((

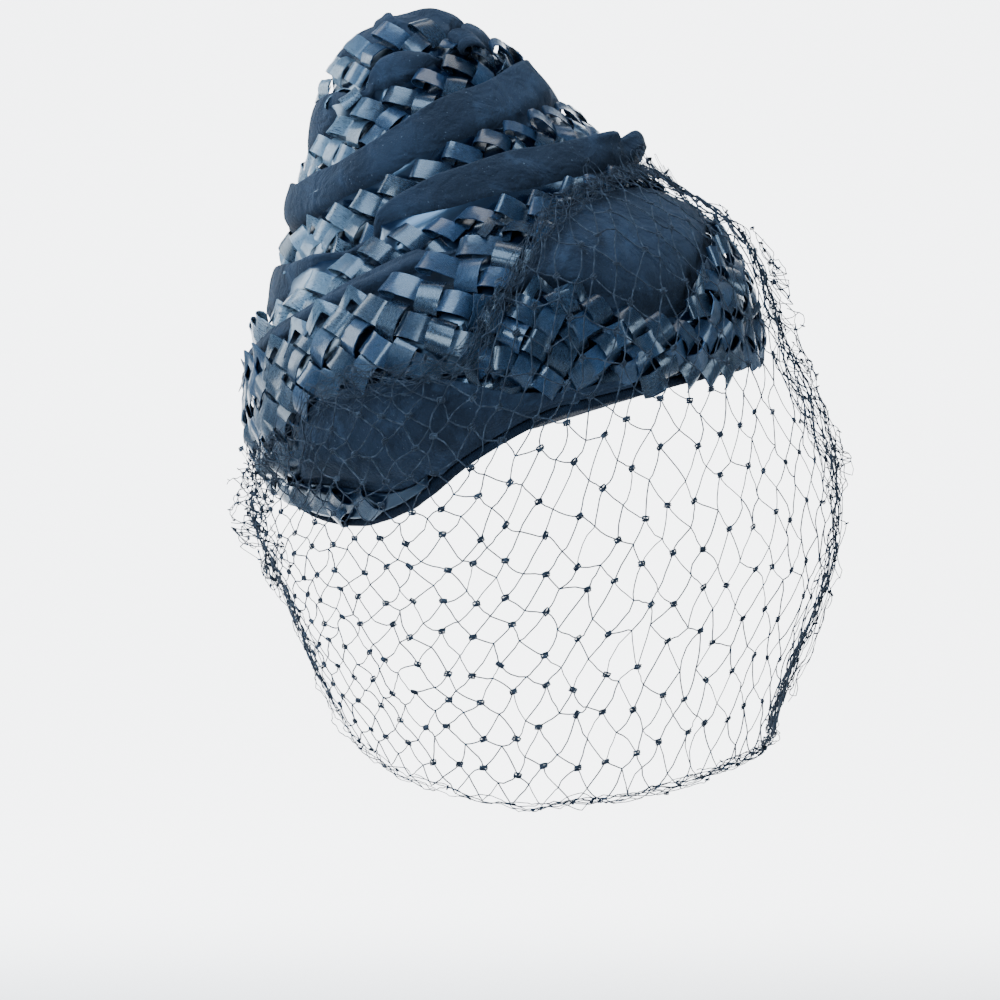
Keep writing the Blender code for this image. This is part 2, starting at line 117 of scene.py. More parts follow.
# Outline of the hat: shares of HAT_HEIGHT, HAT_WIDTH and HAT_DEPTH
OUTLINE = (
    (-0.13, 0.83, 0.84), (0.00, 0.94, 0.94), (0.11, 0.99, 0.99), (0.21, 0.98, 0.98), (0.30, 0.94, 0.93),
    (0.36, 0.88, 0.865), (0.41, 0.81, 0.785), (0.455, 0.75, 0.72), (0.53, 0.665, 0.63), (0.60, 0.60, 0.57),
    (0.68, 0.515, 0.485), (0.76, 0.435, 0.405), (0.825, 0.38, 0.35), (0.885, 0.315, 0.285),
    (0.935, 0.24, 0.215), (0.973, 0.14, 0.125), (1.00, 0.0, 0.0),
)

# Edges of the brim: azimuth in degrees from the front towards the wearer's left, and height as a share of
# BRIM_HEIGHT
RIM = (
    (-180, 0.12), (-120, 0.14), (-84, 0.13), (-72, 0.05), (-60, -0.09), (-45, -0.17), (-30, -0.15),
    (-12, -0.03), (6, 0.05), (24, 0.04), (60, 0.03), (90, 0.07), (120, 0.10), (180, 0.12),
)
LEFT_BAND_TOP = (
    (-60, 0.12), (-48, 0.34), (-36, 0.40), (-24, 0.37), (-12, 0.30), (0, 0.15), (12, 0.08), (24, 0.04),
)
RIGHT_BAND_TOP = (
    (0, 0.585), (12, 0.74), (24, 0.89), (36, 0.95), (48, 0.965), (60, 0.965), (72, 0.94), (84, 0.89),
    (96, 0.84),
)
LOWER_PLAIT_TOP = (
    (-12, 0.31), (0, 0.58), (12, 0.58), (24, 0.44), (36, 0.30), (48, 0.25), (72, 0.22), (120, 0.32),
    (180, 0.38), (240, 0.33), (276, 0.24), (300, 0.10), (312, 0.03), (324, -0.08), (336, -0.12),
)
UPPER_PLAIT_TOP = (
    (-324, 0.30), (-312, 0.46), (-300, 0.60), (-282, 0.74), (-264, 0.80), (-220, 0.82), (-180, 0.80),
    (-120, 0.76), (-84, 0.74), (-60, 0.74), (-48, 0.77), (-36, 0.81), (-24, 0.81), (-12, 0.85), (0, 0.90),
    (12, 0.95), (24, 0.98), (36, 0.955),
)
BASE_FOLD_TOP = (
    (-144, 0.81), (-120, 0.84), (-72, 0.84), (-48, 0.86), (-36, 0.895), (-24, 0.91), (-12, 0.93), (0, 0.905),
)
HEADING_LINE = (
    (-72, 0.28), (-60, 0.26), (-48, 0.30), (-39, 0.40), (-25, 0.385), (-11, 0.34), (-4, 0.41), (2, 0.54),
    (10, 0.70), (20, 0.86), (36, 0.97), (54, 1.02), (72, 1.02), (90, 0.94),
)

# The hanging veil at each azimuth: reach and depth of its belly and of its hem, as shares of VEIL_REACH and
# VEIL_DROP
DROPS = (
    (-78, 0.97, 0.20, 0.74, 0.62), (-54, 0.97, 0.32, 0.76, 0.80), (-28, 1.00, 0.36, 0.84, 0.93),
    (0, 1.06, 0.36, 0.93, 1.00), (28, 1.04, 0.32, 0.90, 0.97), (56, 1.06, 0.26, 0.90, 0.91),
    (84, 1.12, 0.16, 0.87, 0.86),
)


def along(rows, at, column):
    """Value of a table's column at this place in its first column, on a smooth curve through the rows."""
    if at <= rows[0][0]:
        return rows[0][column]
    if at >= rows[-1][0]:
        return rows[-1][column]
    index = next(i for i in range(len(rows) - 1) if rows[i + 1][0] >= at)
    low, high = rows[index], rows[index + 1]
    span = high[0] - low[0]

    def slope(i):
        before, after = rows[max(i - 1, 0)], rows[min(i + 1, len(rows) - 1)]
        return (after[column] - before[column]) / (after[0] - before[0])

    t = (at - low[0]) / span
    rise = high[column] - low[column]
    start, end = slope(index) * span, slope(index + 1) * span
    limit = 3.0 * abs(rise)
    start = max(-limit, min(limit, start)) if start * rise > 0 else 0.0
    end = max(-limit, min(limit, end)) if end * rise > 0 else 0.0
    return (low[column] * (1 + 2 * t) * (1 - t) ** 2 + start * t * (1 - t) ** 2
            + high[column] * t * t * (3 - 2 * t) - end * t * t * (1 - t))


def blend_in(value, start, end):
    """Smooth step from 0 at start to 1 at end."""
    t = max(0.0, min(1.0, (value - start) / (end - start)))
    return t * t * (3 - 2 * t)


def rim_height(azimuth):
    """Height of the hat's lower edge."""
    turned = (azimuth + 180.0) % 360.0 - 180.0
    return along(RIM, turned, 1) * BRIM_HEIGHT


def wall_lean(height):
    """The outline's unit normal at this height, as its share outwards and its share upwards."""
    share = height / HAT_HEIGHT
    nudge = 0.01
    fall = (along(OUTLINE, share - nudge, 1) - along(OUTLINE, share + nudge, 1)) * HAT_WIDTH / 2
    steep = math.hypot(fall, 2 * nudge * HAT_HEIGHT)
    return 2 * nudge * HAT_HEIGHT / steep, fall / steep


def outline_point(azimuth, height, offset):
    """Point of the hat's outline at this height, moved out along the outline's normal."""
    share = height / HAT_HEIGHT
    out, up = wall_lean(height)
    width = along(OUTLINE, share, 1) * HAT_WIDTH / 2
    depth = along(OUTLINE, share, 2) * HAT_DEPTH / 2
    a = math.radians(azimuth)
    across = max(width + offset * out, 0.0) * math.sin(a)
    ahead = max(depth + offset * out, 0.0) * math.cos(a)
    return Vector((across, -ahead, height + offset * up))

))

* _Given exercise_
Repeat every line of the material exactly as given.

* _Reply_
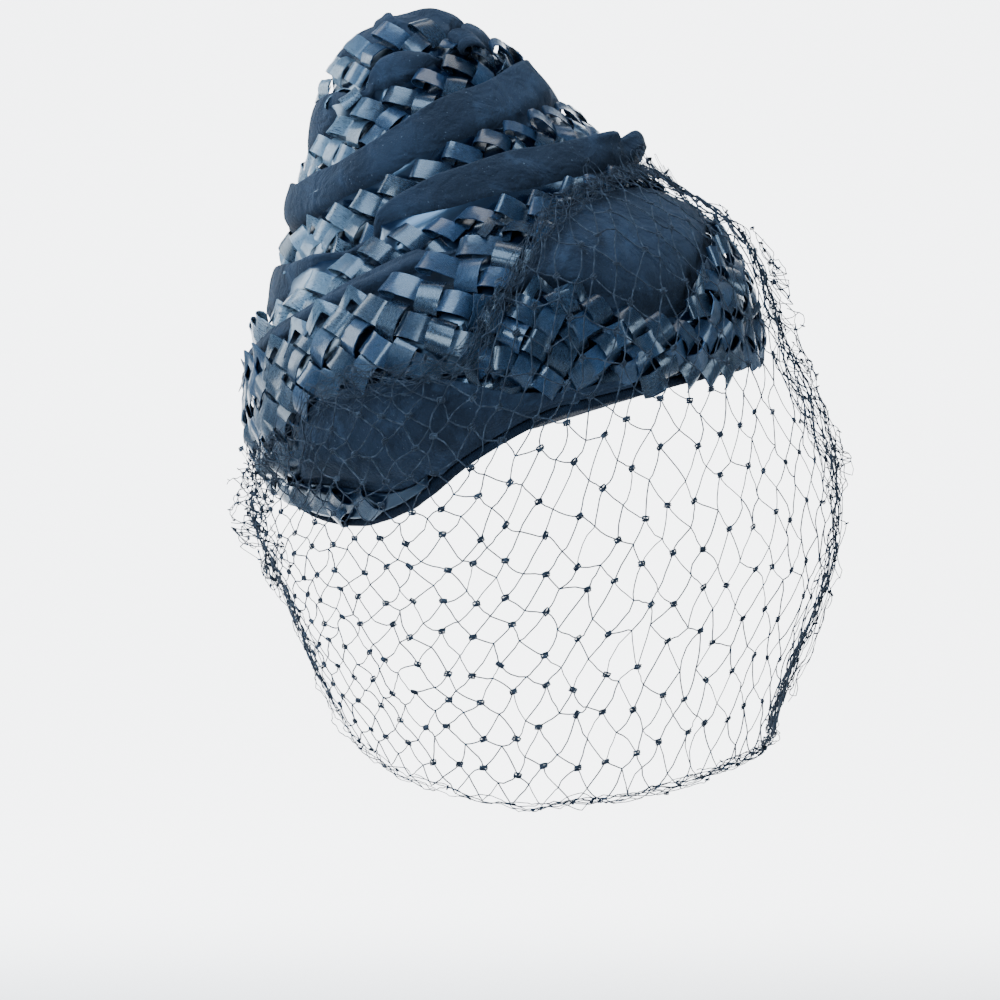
Keep writing the Blender code for this image. This is part 2, starting at line 117 of scene.py. More parts follow.
# Outline of the hat: shares of HAT_HEIGHT, HAT_WIDTH and HAT_DEPTH
OUTLINE = (
    (-0.13, 0.83, 0.84), (0.00, 0.94, 0.94), (0.11, 0.99, 0.99), (0.21, 0.98, 0.98), (0.30, 0.94, 0.93),
    (0.36, 0.88, 0.865), (0.41, 0.81, 0.785), (0.455, 0.75, 0.72), (0.53, 0.665, 0.63), (0.60, 0.60, 0.57),
    (0.68, 0.515, 0.485), (0.76, 0.435, 0.405), (0.825, 0.38, 0.35), (0.885, 0.315, 0.285),
    (0.935, 0.24, 0.215), (0.973, 0.14, 0.125), (1.00, 0.0, 0.0),
)

# Edges of the brim: azimuth in degrees from the front towards the wearer's left, and height as a share of
# BRIM_HEIGHT
RIM = (
    (-180, 0.12), (-120, 0.14), (-84, 0.13), (-72, 0.05), (-60, -0.09), (-45, -0.17), (-30, -0.15),
    (-12, -0.03), (6, 0.05), (24, 0.04), (60, 0.03), (90, 0.07), (120, 0.10), (180, 0.12),
)
LEFT_BAND_TOP = (
    (-60, 0.12), (-48, 0.34), (-36, 0.40), (-24, 0.37), (-12, 0.30), (0, 0.15), (12, 0.08), (24, 0.04),
)
RIGHT_BAND_TOP = (
    (0, 0.585), (12, 0.74), (24, 0.89), (36, 0.95), (48, 0.965), (60, 0.965), (72, 0.94), (84, 0.89),
    (96, 0.84),
)
LOWER_PLAIT_TOP = (
    (-12, 0.31), (0, 0.58), (12, 0.58), (24, 0.44), (36, 0.30), (48, 0.25), (72, 0.22), (120, 0.32),
    (180, 0.38), (240, 0.33), (276, 0.24), (300, 0.10), (312, 0.03), (324, -0.08), (336, -0.12),
)
UPPER_PLAIT_TOP = (
    (-324, 0.30), (-312, 0.46), (-300, 0.60), (-282, 0.74), (-264, 0.80), (-220, 0.82), (-180, 0.80),
    (-120, 0.76), (-84, 0.74), (-60, 0.74), (-48, 0.77), (-36, 0.81), (-24, 0.81), (-12, 0.85), (0, 0.90),
    (12, 0.95), (24, 0.98), (36, 0.955),
)
BASE_FOLD_TOP = (
    (-144, 0.81), (-120, 0.84), (-72, 0.84), (-48, 0.86), (-36, 0.895), (-24, 0.91), (-12, 0.93), (0, 0.905),
)
HEADING_LINE = (
    (-72, 0.28), (-60, 0.26), (-48, 0.30), (-39, 0.40), (-25, 0.385), (-11, 0.34), (-4, 0.41), (2, 0.54),
    (10, 0.70), (20, 0.86), (36, 0.97), (54, 1.02), (72, 1.02), (90, 0.94),
)

# The hanging veil at each azimuth: reach and depth of its belly and of its hem, as shares of VEIL_REACH and
# VEIL_DROP
DROPS = (
    (-78, 0.97, 0.20, 0.74, 0.62), (-54, 0.97, 0.32, 0.76, 0.80), (-28, 1.00, 0.36, 0.84, 0.93),
    (0, 1.06, 0.36, 0.93, 1.00), (28, 1.04, 0.32, 0.90, 0.97), (56, 1.06, 0.26, 0.90, 0.91),
    (84, 1.12, 0.16, 0.87, 0.86),
)


def along(rows, at, column):
    """Value of a table's column at this place in its first column, on a smooth curve through the rows."""
    if at <= rows[0][0]:
        return rows[0][column]
    if at >= rows[-1][0]:
        return rows[-1][column]
    index = next(i for i in range(len(rows) - 1) if rows[i + 1][0] >= at)
    low, high = rows[index], rows[index + 1]
    span = high[0] - low[0]

    def slope(i):
        before, after = rows[max(i - 1, 0)], rows[min(i + 1, len(rows) - 1)]
        return (after[column] - before[column]) / (after[0] - before[0])

    t = (at - low[0]) / span
    rise = high[column] - low[column]
    start, end = slope(index) * span, slope(index + 1) * span
    limit = 3.0 * abs(rise)
    start = max(-limit, min(limit, start)) if start * rise > 0 else 0.0
    end = max(-limit, min(limit, end)) if end * rise > 0 else 0.0
    return (low[column] * (1 + 2 * t) * (1 - t) ** 2 + start * t * (1 - t) ** 2
            + high[column] * t * t * (3 - 2 * t) - end * t * t * (1 - t))


def blend_in(value, start, end):
    """Smooth step from 0 at start to 1 at end."""
    t = max(0.0, min(1.0, (value - start) / (end - start)))
    return t * t * (3 - 2 * t)


def rim_height(azimuth):
    """Height of the hat's lower edge."""
    turned = (azimuth + 180.0) % 360.0 - 180.0
    return along(RIM, turned, 1) * BRIM_HEIGHT


def wall_lean(height):
    """The outline's unit normal at this height, as its share outwards and its share upwards."""
    share = height / HAT_HEIGHT
    nudge = 0.01
    fall = (along(OUTLINE, share - nudge, 1) - along(OUTLINE, share + nudge, 1)) * HAT_WIDTH / 2
    steep = math.hypot(fall, 2 * nudge * HAT_HEIGHT)
    return 2 * nudge * HAT_HEIGHT / steep, fall / steep


def outline_point(azimuth, height, offset):
    """Point of the hat's outline at this height, moved out along the outline's normal."""
    share = height / HAT_HEIGHT
    out, up = wall_lean(height)
    width = along(OUTLINE, share, 1) * HAT_WIDTH / 2
    depth = along(OUTLINE, share, 2) * HAT_DEPTH / 2
    a = math.radians(azimuth)
    across = max(width + offset * out, 0.0) * math.sin(a)
    ahead = max(depth + offset * out, 0.0) * math.cos(a)
    return Vector((across, -ahead, height + offset * up))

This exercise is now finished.